The sharp drop in the number crossing, stringent new rescue rules imposed by Italy and the threatening behaviour of the Libyan coast guard have convinced most of the private rescue organisations to leave the area.

The International Maritime Organization (IMO) held a conference Monday on the challenges faced by commercial ships sailing off Libya which are regularly called on to help save lives despite not being equipped for rescues.

The vessels have been ordered to change course and take part in 10 percent of rescue operations over the past few years, IMO said, including in 101 cases so far this year.

“Although governments and the merchant shipping industry will continue rescue operations, safe, legal, alternative pathways to migration must be developed, including safe, organised migration by sea, if necessary,” said IMO secretary-general Kitack Lim.

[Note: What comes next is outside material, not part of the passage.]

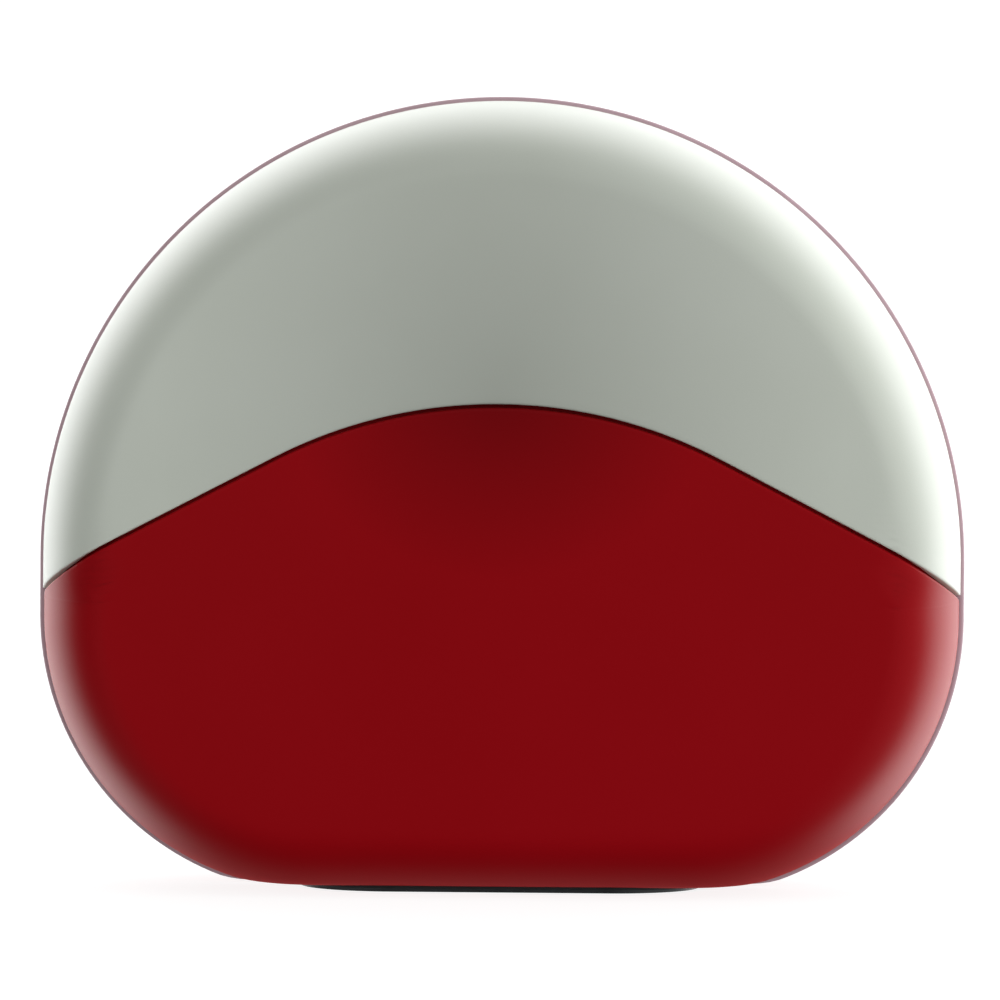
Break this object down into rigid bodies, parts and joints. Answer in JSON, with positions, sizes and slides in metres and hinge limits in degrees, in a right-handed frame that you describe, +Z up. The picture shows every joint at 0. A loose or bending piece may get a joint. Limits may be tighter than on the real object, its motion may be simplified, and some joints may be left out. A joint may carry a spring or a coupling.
{
  "type": "bobber float",
  "caption": "Flattened two-tone fishing float with a flat standing base, a swivelling line hook and a spring-loaded line button underneath.",
  "frame": {"origin": "middle of the flat standing base, on the surface that the float stands on", "axes": "+Z up through the crown, +X along the width to the right of the front face, +Y to the rear; the front face looks along -Y"},
  "size_m": [0.076, 0.036, 0.0649],
  "materials": {
    "pale_shell": "satin moulded ABS, pale sage white",
    "red_shell": "satin moulded ABS, dark red",
    "rim_elastomer": "matt thermoplastic elastomer, mauve grey",
    "black_plastic": "matt moulded ABS",
    "foam": "closed-cell expanded polyethylene",
    "stainless": "bright stainless steel",
    "seal_rubber": "matt nitrile rubber",
    "zinc": "as-cast zinc",
    "white_acetal": "moulded acetal",
    "brass": "turned brass"
  },
  "bodies": {
    "hull": {"upper_front_shell": "pale_shell", "lower_front_shell": "red_shell", "upper_rear_shell": "pale_shell", "lower_rear_shell": "red_shell", "rim_seal": "rim_elastomer", "inner_frame": "black_plastic", "foam_core_front": "foam", "foam_core_rear": "foam", "shell_screw_1": "stainless", "screw_washer_1": "seal_rubber", "shell_screw_2": "stainless", "screw_washer_2": "seal_rubber", "shell_screw_3": "stainless", "screw_washer_3": "seal_rubber", "shell_screw_4": "stainless", "screw_washer_4": "seal_rubber", "base_plate": "black_plastic", "base_seal": "seal_rubber", "base_screw_left": "stainless", "base_screw_right": "stainless", "ballast_weight": "zinc", "button_stop_ring": "black_plastic", "button_spring": "stainless", "guide_tube": "brass", "tube_oring": "seal_rubber", "thrust_washer": "white_acetal", "swivel_cap": "black_plastic"},
    "line_hook": {"hook_rod": "stainless", "rod_collar": "brass", "retaining_clip": "stainless"},
    "button": {"line_button": "white_acetal"}
  },
  "joints": [
    {"name": "hook_swivel", "type": "hinge", "parent": "hull", "child": "line_hook", "pos_m": [0, 0, 0.02], "axis": [0, 0, 1], "continuous": true},
    {"name": "button_push", "type": "slide", "parent": "line_hook", "child": "button", "axis": [0, 0, 1], "range_m": [0, 0.0055], "stiffness_N_per_m": 400, "springref_m": -0.004, "deforming": ["button_spring"]}
  ]
}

The drop in numbers from Libya does not signal the end of Italy's migration crisis. Arrivals from Tunisia have tripled this year, while those from Algeria doubled and those from Turkey shot up 63 percent. And the country is struggling to absorb newcomers – while reception centres overflow, asylum applications jumped from 84,000 in 2015 to 123,000 in 2016, with more than 106,000 so far this year.

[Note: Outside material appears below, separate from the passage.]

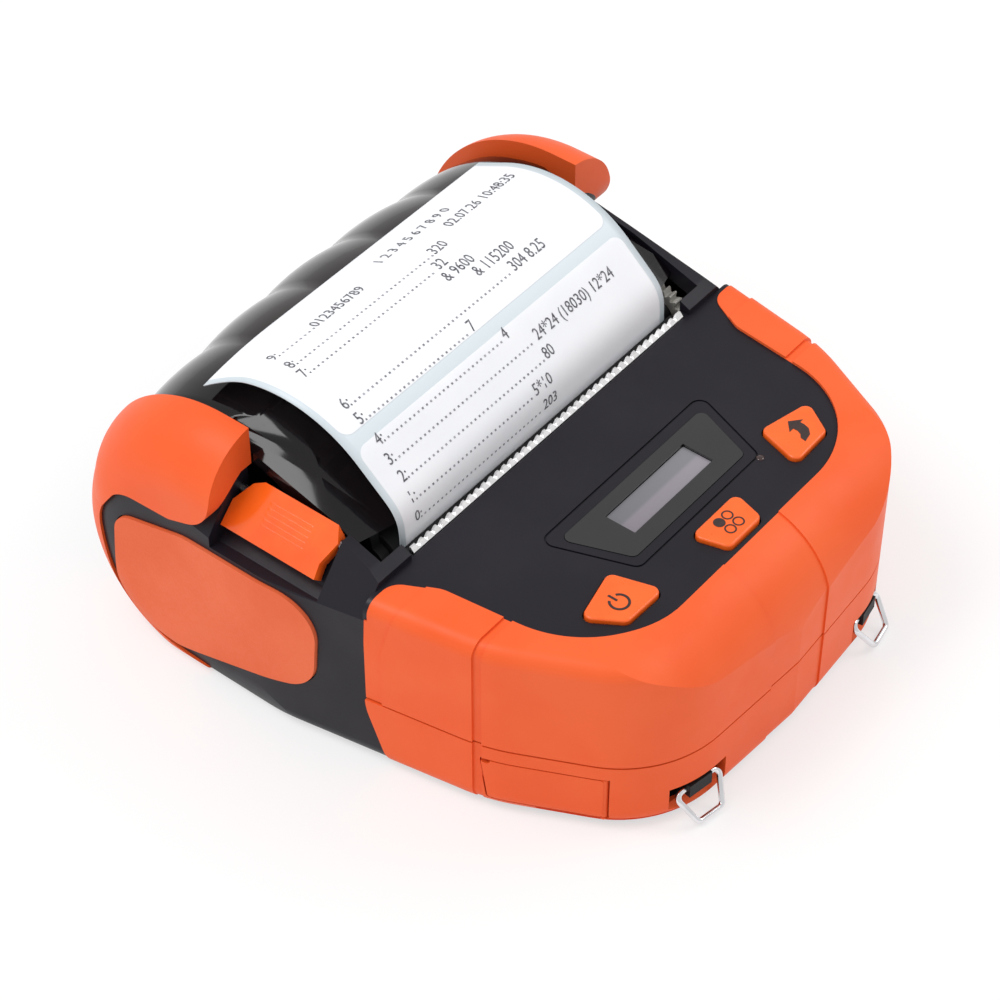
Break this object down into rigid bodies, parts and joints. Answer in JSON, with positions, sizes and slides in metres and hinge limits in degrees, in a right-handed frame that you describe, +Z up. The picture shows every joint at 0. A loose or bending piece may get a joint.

How the EU aims to reform border-free Schengen area

European countries agreed on Thursday to push towards a long-stalled reform of the bloc's migration system, urging tighter control of external borders and better burden-sharing when it comes to asylum-seekers.

How the EU aims to reform border-free Schengen area
European interior ministers met in the northern French city of tourcoing, where president Emmanuel Macron gave a speech. Photo: Yoat Valat/AFP

The EU home affairs commissioner Ylva Johansson, speaking after a meeting of European interior ministers, said she welcomed what she saw as new momentum on the issue.

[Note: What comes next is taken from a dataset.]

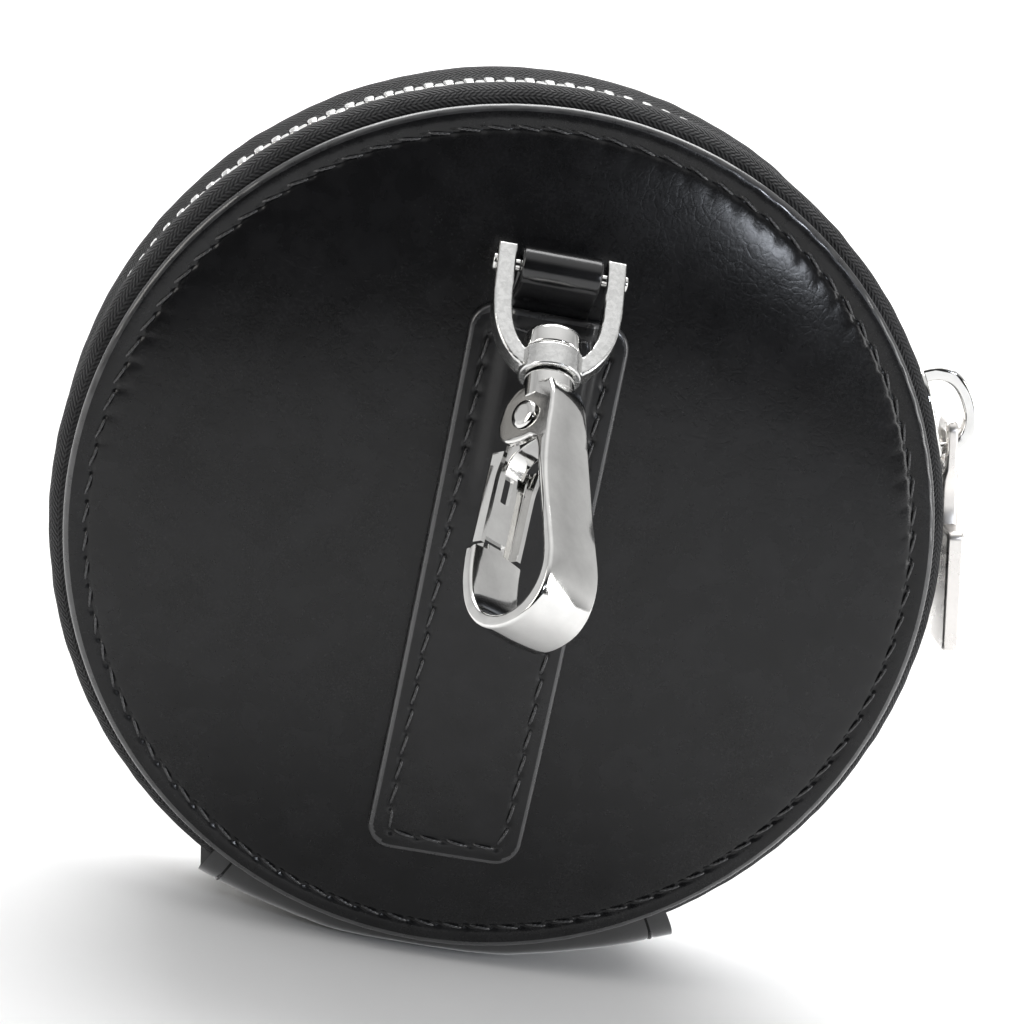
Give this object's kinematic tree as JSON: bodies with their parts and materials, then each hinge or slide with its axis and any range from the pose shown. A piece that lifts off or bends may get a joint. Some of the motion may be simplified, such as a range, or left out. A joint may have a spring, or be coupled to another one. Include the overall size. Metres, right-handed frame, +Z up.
{
  "type": "coin purse",
  "caption": "Round zip-around coin purse in glossy leather with a stitched strap patch, a leather loop carrying a swivel trigger clip, and a hanging zip pull.",
  "frame": {"origin": "centre of the flat under the leather base strip, midway between the two rims", "axes": "+Z up through the middle of the round panels, -Y out of the front with the strap patch, +X towards the side with the zip slider"},
  "size_m": [0.1094, 0.0688, 0.1038],
  "materials": {
    "leather": "glossy",
    "leather_edge": "satin",
    "tape": "matt",
    "lining": "matt",
    "board": "matt",
    "thread": "satin",
    "chrome": "polished",
    "steel": "satin"
  },
  "bodies": {
    "back_half": {"back_panel": "leather", "back_board": "board", "back_lining": "lining", "back_zip_tape": "tape", "back_teeth": "steel", "zip_end_stop_right": "steel", "zip_end_stop_left": "steel", "base_gusset": "leather", "base_lining": "lining", "back_rim_thread": "thread"},
    "front_half": {"front_panel": "leather", "front_board": "board", "front_lining": "lining", "front_zip_tape": "tape", "front_teeth": "steel", "base_gusset_front": "leather_edge", "front_rim_thread": "thread", "strap_patch": "leather", "patch_thread": "thread", "hanger_loop": "leather"},
    "slider": {"slider_body": "chrome", "slider_inner_plate": "steel"},
    "pull": {"pull_tag": "chrome"},
    "clip_shackle": {"shackle": "chrome", "shackle_pin": "chrome"},
    "clip_hook": {"hook_body": "chrome", "swivel_cap": "chrome", "gate_rivet": "chrome", "gate_spring": "steel"},
    "clip_gate": {"gate_lever": "chrome"}
  },
  "joints": [
    {"name": "front_open", "type": "hinge", "parent": "back_half", "child": "front_half", "pos_m": [0, -0.0102, 0.0021], "axis": [1, 0, 0], "range_deg": [0, 50]},
    {"name": "zip_slide", "type": "hinge", "parent": "back_half", "child": "slider", "pos_m": [0, 0, 0.052], "axis": [0, 1, 0], "range_deg": [-196, 48]},
    {"name": "pull_swing", "type": "hinge", "parent": "slider", "child": "pull", "pos_m": [0.05102, 0, 0.07241], "axis": [0, 1, 0], "range_deg": [-95, 1]},
    {"name": "clip_swing", "type": "hinge", "parent": "front_half", "child": "clip_shackle", "pos_m": [-0.0009, -0.019, 0.085], "axis": [1, 0, 0], "range_deg": [-100, 24]},
    {"name": "hook_swivel", "type": "hinge", "parent": "clip_shackle", "child": "clip_hook", "pos_m": [-0.0009, -0.02718, 0.07622], "axis": [0, -0.682, -0.7314], "continuous": true},
    {"name": "gate_open", "type": "hinge", "parent": "clip_hook", "child": "clip_gate", "pos_m": [-0.00096, -0.03224, 0.07068], "axis": [-0.809, -0.4299, 0.4009], "range_deg": [0, 25], "stiffness_Nm_per_rad": 0.015, "springref_deg": -17.19}
  ]
}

In a reflection of the deep-rooted divisions on the issue, France’s Interior Minister Gérald Darmanin – whose country holds the rotating EU presidency – said the process would be “gradual”, and welcomed what he said was unanimous backing.

EU countries backed a proposal from French President Emmanuel Macron to create a council guiding policy in the Schengen area, the passport-free zone used by most EU countries and some affiliated nations such as Switzerland and Norway.

Schengen council

Speaking before the meeting, Macron said the “Schengen Council” would evaluate how the area was working but would also take joint decisions and facilitate coordination in times of crisis.

“This council can become the face of a strong, protective Europe that is comfortable with controlling its borders and therefore its destiny,” he said.

The first meeting is scheduled to take place on March 3rd in Brussels.

A statement released after the meeting said: “On this occasion, they will establish a set of indicators allowing for real time evaluation of the situation at our borders, and, with an aim to be able to respond to any difficulty, will continue their discussions on implementing new tools for solidarity at the external borders.”

Step by step

The statement also confirmed EU countries agreed to take a step-by-step approach on plans for reforming the EU’s asylum rules.

“The ministers also discussed the issues of asylum and immigration,” it read.

“They expressed their support for the phased approach, step by step, put forward by the French Presidency to make headway on these complex negotiations.

“On this basis, the Council will work over the coming weeks to define a first step of the reform of the European immigration and asylum system, which will fully respect the balance between the requirements of responsibility and solidarity.”

A planned overhaul of EU migration policy has so far foundered on the refusal of countries such as the Czech Republic, Hungary, Poland and Slovakia to accept a sharing out of asylum-seekers across the bloc.

That forces countries on the EU’s outer southern rim – Italy, Greece, Malta and Spain – to take responsibility for handling irregular migrants, many of whom are intent on making their way to Europe’s wealthier northern nations.

France is pushing for member states to commit to reinforcing the EU’s external borders by recording the details of every foreign arrival and improving vetting procedures.

It also wants recalcitrant EU countries to financially help out the ones on the frontline of migration flows if they do not take in asylum-seekers themselves.

Johansson was critical of the fact that, last year, “45,000 irregular arrivals” were not entered into the common Eurodac database containing the fingerprints of migrants and asylum-seekers.

Earlier, German Interior Minister Nancy Faeser suggested her country, France and others could form a “coalition of the willing” to take in asylum-seekers even if no bloc-wide agreement was struck to share them across member states.

She noted that Macron spoke of a dozen countries in that grouping, but added that was probably “very optimistic”.

Luxembourg’s foreign minister, Jean Asselborn, hailed what he said was “a less negative atmosphere” in Thursday’s meeting compared to previous talks.

But he cautioned that “we cannot let a few countries do their EU duty… while others look away”.

France is now working on reconciling positions with the aim of presenting propositions at a March 3rd meeting on European affairs.